Given instruction - Return verbatim the inclusive range of lines running from the line that contains "Continue the three.js" to the line that contains "mass: a shoot". Omit every other line.

──────── Information given

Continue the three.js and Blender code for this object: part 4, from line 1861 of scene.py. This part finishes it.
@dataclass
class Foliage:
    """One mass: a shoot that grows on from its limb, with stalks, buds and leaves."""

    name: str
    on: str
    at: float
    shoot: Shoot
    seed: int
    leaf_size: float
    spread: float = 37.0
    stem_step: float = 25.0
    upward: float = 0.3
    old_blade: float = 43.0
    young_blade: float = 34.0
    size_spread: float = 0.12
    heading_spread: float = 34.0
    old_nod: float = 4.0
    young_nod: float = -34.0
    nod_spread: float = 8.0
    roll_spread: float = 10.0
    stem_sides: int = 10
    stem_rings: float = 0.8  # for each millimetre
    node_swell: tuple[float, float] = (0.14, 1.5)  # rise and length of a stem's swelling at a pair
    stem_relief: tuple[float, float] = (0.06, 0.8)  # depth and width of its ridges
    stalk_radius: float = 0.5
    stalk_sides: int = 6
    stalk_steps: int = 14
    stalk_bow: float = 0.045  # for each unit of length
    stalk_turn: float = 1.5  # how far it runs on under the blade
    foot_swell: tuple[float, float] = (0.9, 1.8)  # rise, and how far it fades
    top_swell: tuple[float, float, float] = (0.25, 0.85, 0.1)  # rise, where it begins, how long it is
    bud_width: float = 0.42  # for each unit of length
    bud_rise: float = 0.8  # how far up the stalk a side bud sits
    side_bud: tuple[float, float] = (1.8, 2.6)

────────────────
──────── Information given

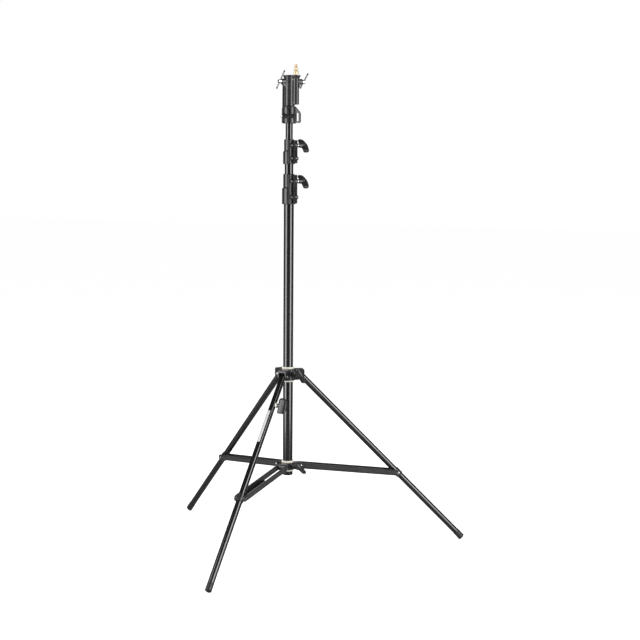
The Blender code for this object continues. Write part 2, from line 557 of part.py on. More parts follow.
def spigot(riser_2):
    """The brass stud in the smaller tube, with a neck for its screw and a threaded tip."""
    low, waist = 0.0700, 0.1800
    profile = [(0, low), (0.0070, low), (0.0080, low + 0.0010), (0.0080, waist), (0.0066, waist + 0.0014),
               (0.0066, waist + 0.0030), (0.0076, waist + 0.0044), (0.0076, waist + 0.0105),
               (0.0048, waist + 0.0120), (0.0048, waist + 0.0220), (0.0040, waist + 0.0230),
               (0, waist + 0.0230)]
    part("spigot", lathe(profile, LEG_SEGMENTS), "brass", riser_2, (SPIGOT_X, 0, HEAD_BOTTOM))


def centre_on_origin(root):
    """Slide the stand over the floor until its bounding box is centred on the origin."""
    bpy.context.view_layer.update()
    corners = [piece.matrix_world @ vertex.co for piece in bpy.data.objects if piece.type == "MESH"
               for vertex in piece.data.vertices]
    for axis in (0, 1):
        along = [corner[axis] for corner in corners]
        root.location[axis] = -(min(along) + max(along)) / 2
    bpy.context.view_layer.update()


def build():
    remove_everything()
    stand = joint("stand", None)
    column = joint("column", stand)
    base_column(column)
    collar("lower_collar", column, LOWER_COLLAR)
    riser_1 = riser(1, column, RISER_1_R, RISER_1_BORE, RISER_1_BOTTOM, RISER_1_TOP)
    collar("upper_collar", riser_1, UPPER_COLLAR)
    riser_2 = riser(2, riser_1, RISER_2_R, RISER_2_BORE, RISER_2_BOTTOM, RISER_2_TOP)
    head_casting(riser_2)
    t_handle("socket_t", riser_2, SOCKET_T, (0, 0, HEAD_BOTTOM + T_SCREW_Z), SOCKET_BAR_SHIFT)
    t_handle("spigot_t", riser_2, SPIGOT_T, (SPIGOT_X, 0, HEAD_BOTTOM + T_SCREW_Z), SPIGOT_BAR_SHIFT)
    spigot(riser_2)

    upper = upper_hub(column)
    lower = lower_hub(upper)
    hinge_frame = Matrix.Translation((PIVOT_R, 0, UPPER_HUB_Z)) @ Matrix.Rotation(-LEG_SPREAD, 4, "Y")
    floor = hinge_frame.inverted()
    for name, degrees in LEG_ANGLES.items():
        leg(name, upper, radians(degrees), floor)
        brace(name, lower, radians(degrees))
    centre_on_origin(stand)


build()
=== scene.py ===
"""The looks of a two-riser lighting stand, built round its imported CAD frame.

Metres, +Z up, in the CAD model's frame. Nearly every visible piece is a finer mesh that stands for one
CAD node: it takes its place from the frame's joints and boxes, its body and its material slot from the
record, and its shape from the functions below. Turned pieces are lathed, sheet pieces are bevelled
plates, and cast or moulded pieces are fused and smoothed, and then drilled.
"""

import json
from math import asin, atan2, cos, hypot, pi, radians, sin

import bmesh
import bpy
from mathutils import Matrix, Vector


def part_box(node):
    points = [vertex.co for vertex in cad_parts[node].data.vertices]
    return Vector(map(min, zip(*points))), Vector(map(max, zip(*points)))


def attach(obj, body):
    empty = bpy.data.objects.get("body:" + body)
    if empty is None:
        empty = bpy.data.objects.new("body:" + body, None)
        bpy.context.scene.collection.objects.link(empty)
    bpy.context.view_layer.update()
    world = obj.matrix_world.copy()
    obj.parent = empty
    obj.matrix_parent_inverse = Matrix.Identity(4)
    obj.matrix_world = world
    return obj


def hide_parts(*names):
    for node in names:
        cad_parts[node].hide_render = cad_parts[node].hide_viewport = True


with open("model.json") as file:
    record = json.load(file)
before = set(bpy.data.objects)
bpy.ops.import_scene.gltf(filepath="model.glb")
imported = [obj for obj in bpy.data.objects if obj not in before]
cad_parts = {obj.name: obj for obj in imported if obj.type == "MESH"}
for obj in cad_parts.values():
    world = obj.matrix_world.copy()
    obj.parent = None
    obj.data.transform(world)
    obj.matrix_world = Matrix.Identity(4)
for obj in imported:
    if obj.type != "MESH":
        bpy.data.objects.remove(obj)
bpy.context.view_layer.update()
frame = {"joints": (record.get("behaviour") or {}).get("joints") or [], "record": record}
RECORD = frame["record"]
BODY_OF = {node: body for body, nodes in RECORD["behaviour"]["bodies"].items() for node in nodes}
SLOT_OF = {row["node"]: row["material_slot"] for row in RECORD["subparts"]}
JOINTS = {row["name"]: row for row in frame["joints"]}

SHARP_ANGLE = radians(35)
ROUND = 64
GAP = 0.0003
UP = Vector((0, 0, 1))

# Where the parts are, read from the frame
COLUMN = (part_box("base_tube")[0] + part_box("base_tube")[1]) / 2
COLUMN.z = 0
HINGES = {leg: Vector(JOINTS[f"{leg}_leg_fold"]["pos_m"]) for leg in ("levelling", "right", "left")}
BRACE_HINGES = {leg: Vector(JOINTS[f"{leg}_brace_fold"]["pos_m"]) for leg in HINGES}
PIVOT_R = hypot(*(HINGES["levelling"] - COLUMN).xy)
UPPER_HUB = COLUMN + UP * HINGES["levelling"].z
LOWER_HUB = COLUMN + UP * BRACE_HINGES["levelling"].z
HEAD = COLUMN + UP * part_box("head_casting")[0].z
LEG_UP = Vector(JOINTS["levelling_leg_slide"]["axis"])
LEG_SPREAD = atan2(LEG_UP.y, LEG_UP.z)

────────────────

The reply -
Continue the three.js and Blender code for this object: part 4, from line 1861 of scene.py. This part finishes it.
@dataclass
class Foliage:
    """One mass: a shoot that grows on from its limb, with stalks, buds and leaves."""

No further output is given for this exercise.